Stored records
§
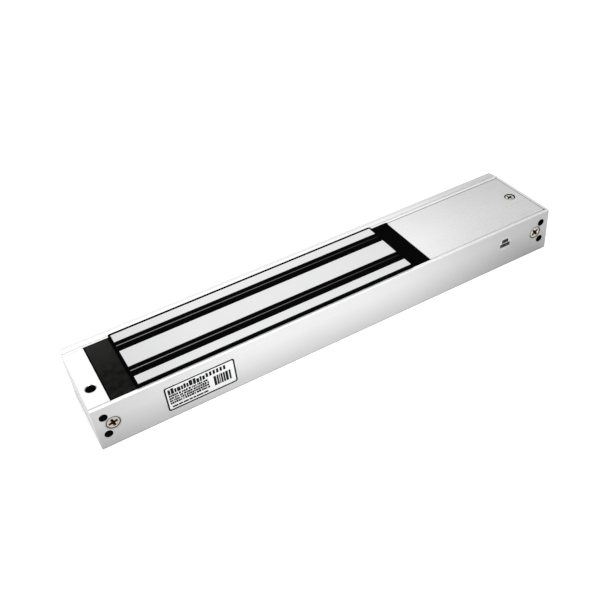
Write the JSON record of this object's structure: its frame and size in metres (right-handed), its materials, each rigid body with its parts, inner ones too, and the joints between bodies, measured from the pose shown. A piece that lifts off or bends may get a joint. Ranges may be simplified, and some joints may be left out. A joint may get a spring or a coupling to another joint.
{
  "type": "electromagnetic door lock",
  "caption": "Surface-mounted electromagnetic lock: aluminium channel with an E-shaped magnet in black resin, a lift-off cover over the wiring compartment and a separable mounting plate.",
  "frame": {"origin": "middle of the underside, opposite the magnetic face", "axes": "+X along the lock towards the wiring compartment, +Y towards the mounting plate, +Z out of the magnetic face"},
  "size_m": [0.25, 0.0472, 0.0255],
  "materials": {
    "housing_aluminium": "satin silver anodised, fine lengthwise grain",
    "plate_aluminium": "mill satin",
    "pole_steel": "ground and plated",
    "screw_nickel": "nickel plated, slightly warm",
    "black_resin": "cast epoxy, semi-gloss",
    "grey_resin": "cast epoxy, matt and finely pitted",
    "copper_wire": "enamelled copper",
    "nylon": "moulded",
    "press_board": "pressed insulating board",
    "tray_plastic": "moulded ABS",
    "circuit_board": "green solder mask",
    "terminal_plastic": "moulded",
    "brass": "plated",
    "varistor": "dipped epoxy",
    "diode": "moulded",
    "header_plastic": "moulded",
    "cap_plastic": "moulded",
    "lead_red": "extruded PVC",
    "lead_black": "extruded PVC",
    "lead_yellow": "extruded PVC",
    "lead_white": "extruded PVC",
    "rubber": "moulded",
    "label_film": null,
    "sticker_paper": null
  },
  "bodies": {
    "lock_body": {"housing_channel": "housing_aluminium", "left_end_block": "housing_aluminium", "right_end_block": "housing_aluminium", "e_core": "pole_steel", "core_surround": "black_resin", "slot_resin_near": "black_resin", "slot_resin_far": "black_resin", "left_resin_block": "grey_resin", "right_resin_block": "black_resin", "coil_bobbin": "nylon", "coil_winding": "copper_wire", "core_bed": "press_board", "wiring_tray": "tray_plastic", "circuit_board": "circuit_board", "board_screw_1": "screw_nickel", "board_screw_2": "screw_nickel", "board_screw_3": "screw_nickel", "board_screw_4": "screw_nickel", "terminal_block": "terminal_plastic", "surge_varistor": "varistor", "flyback_diode": "diode", "selector_header": "header_plastic", "selector_pin_1": "brass", "selector_pin_2": "brass", "selector_pin_3": "brass", "selector_pin_4": "brass", "selector_pin_5": "brass", "selector_pin_6": "brass", "coil_lead_red": "lead_red", "coil_lead_black": "lead_black", "coil_lead_yellow": "lead_yellow", "coil_lead_white": "lead_white", "cable_grommet": "rubber", "rating_label": "label_film", "inspection_sticker": "sticker_paper"},
    "cover": {"cover_plate": "housing_aluminium"},
    "cover_fastener": {"cover_screw": "screw_nickel"},
    "left_fixing": {"body_screw_left": "screw_nickel"},
    "right_fixing": {"body_screw_right": "screw_nickel"},
    "plate": {"mounting_plate": "plate_aluminium"},
    "left_terminal_screw": {"terminal_screw_left": "screw_nickel"},
    "right_terminal_screw": {"terminal_screw_right": "screw_nickel"},
    "left_clamp": {"terminal_clamp_left": "brass"},
    "right_clamp": {"terminal_clamp_right": "brass"},
    "near_selector_cap": {"selector_cap_near": "cap_plastic"},
    "far_selector_cap": {"selector_cap_far": "cap_plastic"}
  },
  "joints": [
    {"name": "cover_lift", "type": "slide", "parent": "lock_body", "child": "cover", "axis": [0, 0, 1], "range_m": [0, 0.03]},
    {"name": "cover_screw_draw", "type": "slide", "parent": "cover", "child": "cover_fastener", "axis": [0, 0, 1], "range_m": [0, 0.012]},
    {"name": "left_screw_draw", "type": "slide", "parent": "lock_body", "child": "left_fixing", "axis": [0, -1, 0], "range_m": [0, 0.05]},
    {"name": "right_screw_draw", "type": "slide", "parent": "lock_body", "child": "right_fixing", "axis": [0, -1, 0], "range_m": [0, 0.05]},
    {"name": "plate_part", "type": "slide", "parent": "lock_body", "child": "plate", "axis": [0, 1, 0], "range_m": [0, 0.03]},
    {"name": "left_terminal_turn", "type": "hinge", "parent": "lock_body", "child": "left_terminal_screw", "pos_m": [0.0865, -0.00135, 0.0176], "axis": [0, 0, -1], "range_deg": [0, 1440]},
    {"name": "right_terminal_turn", "type": "hinge", "parent": "lock_body", "child": "right_terminal_screw", "pos_m": [0.0915, -0.00135, 0.0176], "axis": [0, 0, -1], "range_deg": [0, 1440]},
    {"name": "left_clamp_rise", "type": "slide", "parent": "lock_body", "child": "left_clamp", "axis": [0, 0, 1], "range_m": [0, 0.0018]},
    {"name": "right_clamp_rise", "type": "slide", "parent": "lock_body", "child": "right_clamp", "axis": [0, 0, 1], "range_m": [0, 0.0018]},
    {"name": "near_cap_pull", "type": "slide", "parent": "lock_body", "child": "near_selector_cap", "axis": [0, 0, 1], "range_m": [0, 0.0044]},
    {"name": "far_cap_pull", "type": "slide", "parent": "lock_body", "child": "far_selector_cap", "axis": [0, 0, 1], "range_m": [0, 0.0044]}
  ],
  "couplings": [
    {"joint": "left_clamp_rise", "follows": "left_terminal_turn", "m_per_rad": 0.0000716},
    {"joint": "right_clamp_rise", "follows": "right_terminal_turn", "m_per_rad": 0.0000716}
  ]
}
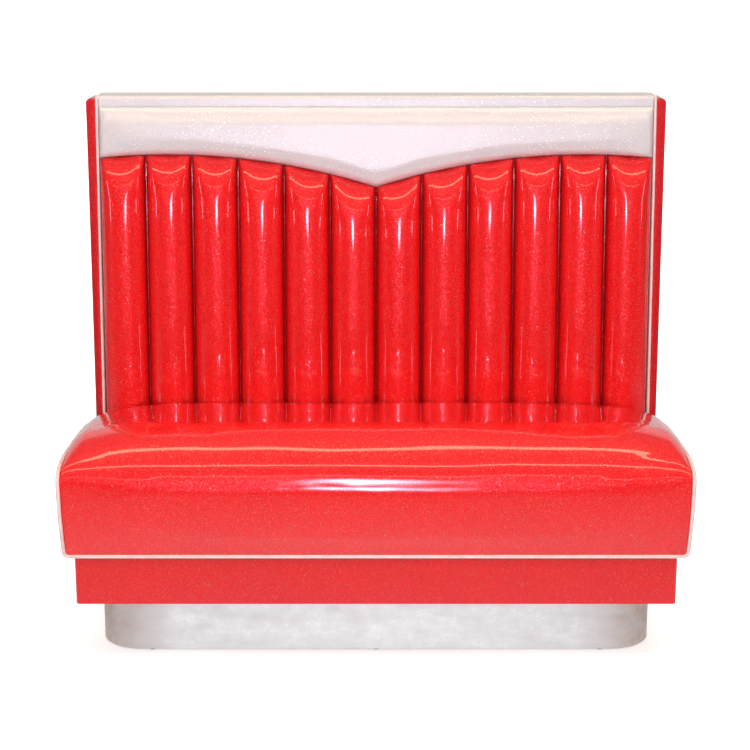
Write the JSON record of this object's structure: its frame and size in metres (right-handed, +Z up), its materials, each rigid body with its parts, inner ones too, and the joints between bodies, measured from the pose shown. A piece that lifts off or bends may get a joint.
§
> **WORK INSTRUCTIONS**: Show, from the material above, each line that includes the string "lifts".

> **RESPONSE TO THE EXERCISE**:
Write the JSON record of this object's structure: its frame and size in metres (right-handed), its materials, each rigid body with its parts, inner ones too, and the joints between bodies, measured from the pose shown. A piece that lifts off or bends may get a joint. Ranges may be simplified, and some joints may be left out. A joint may get a spring or a coupling to another joint.
Write the JSON record of this object's structure: its frame and size in metres (right-handed, +Z up), its materials, each rigid body with its parts, inner ones too, and the joints between bodies, measured from the pose shown. A piece that lifts off or bends may get a joint.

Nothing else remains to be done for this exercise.